[Stored data]
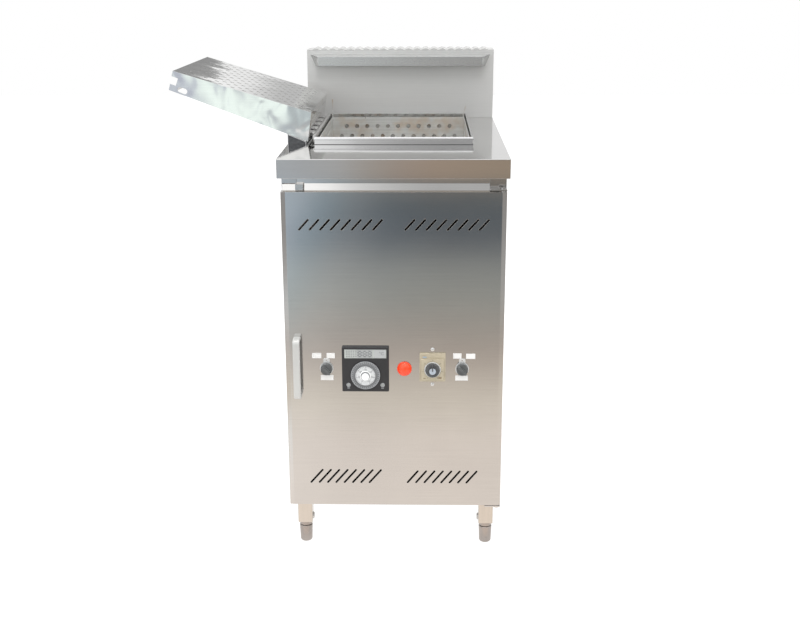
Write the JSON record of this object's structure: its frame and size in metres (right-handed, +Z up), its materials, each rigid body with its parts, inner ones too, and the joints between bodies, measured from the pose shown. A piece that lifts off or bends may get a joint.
...
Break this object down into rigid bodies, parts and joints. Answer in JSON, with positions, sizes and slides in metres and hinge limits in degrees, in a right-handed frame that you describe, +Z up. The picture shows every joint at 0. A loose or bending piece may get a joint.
---
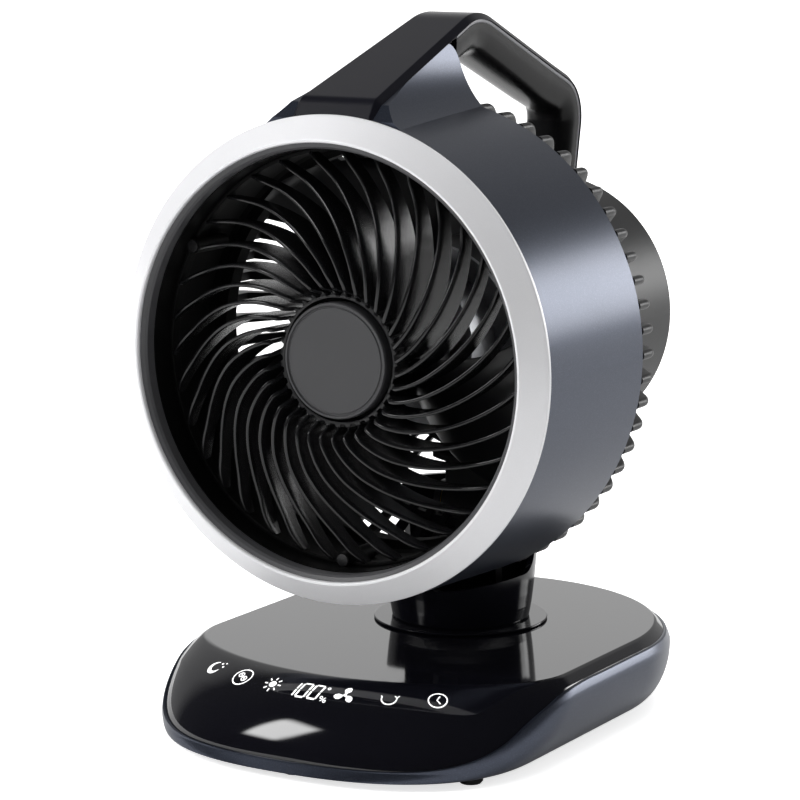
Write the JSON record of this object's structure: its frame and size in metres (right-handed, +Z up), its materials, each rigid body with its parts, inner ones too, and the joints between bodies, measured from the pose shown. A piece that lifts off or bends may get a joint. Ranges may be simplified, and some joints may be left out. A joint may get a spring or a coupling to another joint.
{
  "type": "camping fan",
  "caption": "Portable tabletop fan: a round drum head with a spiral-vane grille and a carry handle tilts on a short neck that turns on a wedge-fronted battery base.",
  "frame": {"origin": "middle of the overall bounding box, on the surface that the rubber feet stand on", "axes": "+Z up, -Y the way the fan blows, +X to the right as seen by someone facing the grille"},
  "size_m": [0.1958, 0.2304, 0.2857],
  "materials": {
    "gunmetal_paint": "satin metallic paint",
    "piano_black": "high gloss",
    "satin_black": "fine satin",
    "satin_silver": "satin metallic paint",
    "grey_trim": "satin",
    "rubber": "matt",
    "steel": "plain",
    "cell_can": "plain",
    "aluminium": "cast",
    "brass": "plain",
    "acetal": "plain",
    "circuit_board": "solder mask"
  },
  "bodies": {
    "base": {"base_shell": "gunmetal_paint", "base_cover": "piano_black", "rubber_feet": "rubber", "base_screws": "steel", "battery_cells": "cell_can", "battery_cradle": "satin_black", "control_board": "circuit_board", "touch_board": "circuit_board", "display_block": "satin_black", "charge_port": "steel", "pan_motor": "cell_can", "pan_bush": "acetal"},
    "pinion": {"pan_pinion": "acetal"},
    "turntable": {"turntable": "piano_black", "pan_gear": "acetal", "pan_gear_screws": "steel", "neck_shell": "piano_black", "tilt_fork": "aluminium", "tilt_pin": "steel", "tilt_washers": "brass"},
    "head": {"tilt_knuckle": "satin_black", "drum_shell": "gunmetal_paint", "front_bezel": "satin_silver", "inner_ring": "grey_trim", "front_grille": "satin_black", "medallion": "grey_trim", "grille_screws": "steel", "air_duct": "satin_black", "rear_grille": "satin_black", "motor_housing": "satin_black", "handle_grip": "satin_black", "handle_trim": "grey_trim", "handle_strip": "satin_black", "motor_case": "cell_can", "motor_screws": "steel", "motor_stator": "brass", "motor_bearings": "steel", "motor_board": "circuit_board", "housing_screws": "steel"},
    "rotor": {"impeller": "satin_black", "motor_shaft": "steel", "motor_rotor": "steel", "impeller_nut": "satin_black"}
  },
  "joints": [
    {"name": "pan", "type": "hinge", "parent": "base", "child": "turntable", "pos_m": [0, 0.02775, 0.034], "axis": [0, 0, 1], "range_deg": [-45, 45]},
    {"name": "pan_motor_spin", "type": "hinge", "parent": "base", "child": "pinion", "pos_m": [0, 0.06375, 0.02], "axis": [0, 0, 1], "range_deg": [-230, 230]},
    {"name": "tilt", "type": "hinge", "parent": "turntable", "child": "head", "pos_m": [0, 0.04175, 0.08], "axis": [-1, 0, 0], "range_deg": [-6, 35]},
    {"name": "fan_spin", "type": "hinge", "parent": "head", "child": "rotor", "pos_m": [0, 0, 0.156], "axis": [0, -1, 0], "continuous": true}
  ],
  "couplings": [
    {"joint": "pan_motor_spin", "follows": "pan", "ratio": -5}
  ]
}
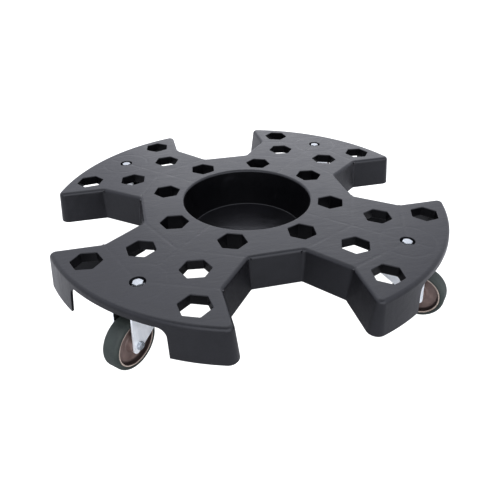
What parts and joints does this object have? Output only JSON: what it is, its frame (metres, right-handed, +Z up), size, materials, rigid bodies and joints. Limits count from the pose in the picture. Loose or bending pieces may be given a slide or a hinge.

[Problem description]
Scan the entries above for the word "frame" and collect each line holding it.

[Exercise result]
Write the JSON record of this object's structure: its frame and size in metres (right-handed, +Z up), its materials, each rigid body with its parts, inner ones too, and the joints between bodies, measured from the pose shown. A piece that lifts off or bends may get a joint.
Break this object down into rigid bodies, parts and joints. Answer in JSON, with positions, sizes and slides in metres and hinge limits in degrees, in a right-handed frame that you describe, +Z up. The picture shows every joint at 0. A loose or bending piece may get a joint.
Write the JSON record of this object's structure: its frame and size in metres (right-handed, +Z up), its materials, each rigid body with its parts, inner ones too, and the joints between bodies, measured from the pose shown. A piece that lifts off or bends may get a joint. Ranges may be simplified, and some joints may be left out. A joint may get a spring or a coupling to another joint.
  "frame": {"origin": "middle of the overall bounding box, on the surface that the rubber feet stand on", "axes": "+Z up, -Y the way the fan blows, +X to the right as seen by someone facing the grille"},
What parts and joints does this object have? Output only JSON: what it is, its frame (metres, right-handed, +Z up), size, materials, rigid bodies and joints. Limits count from the pose in the picture. Loose or bending pieces may be given a slide or a hinge.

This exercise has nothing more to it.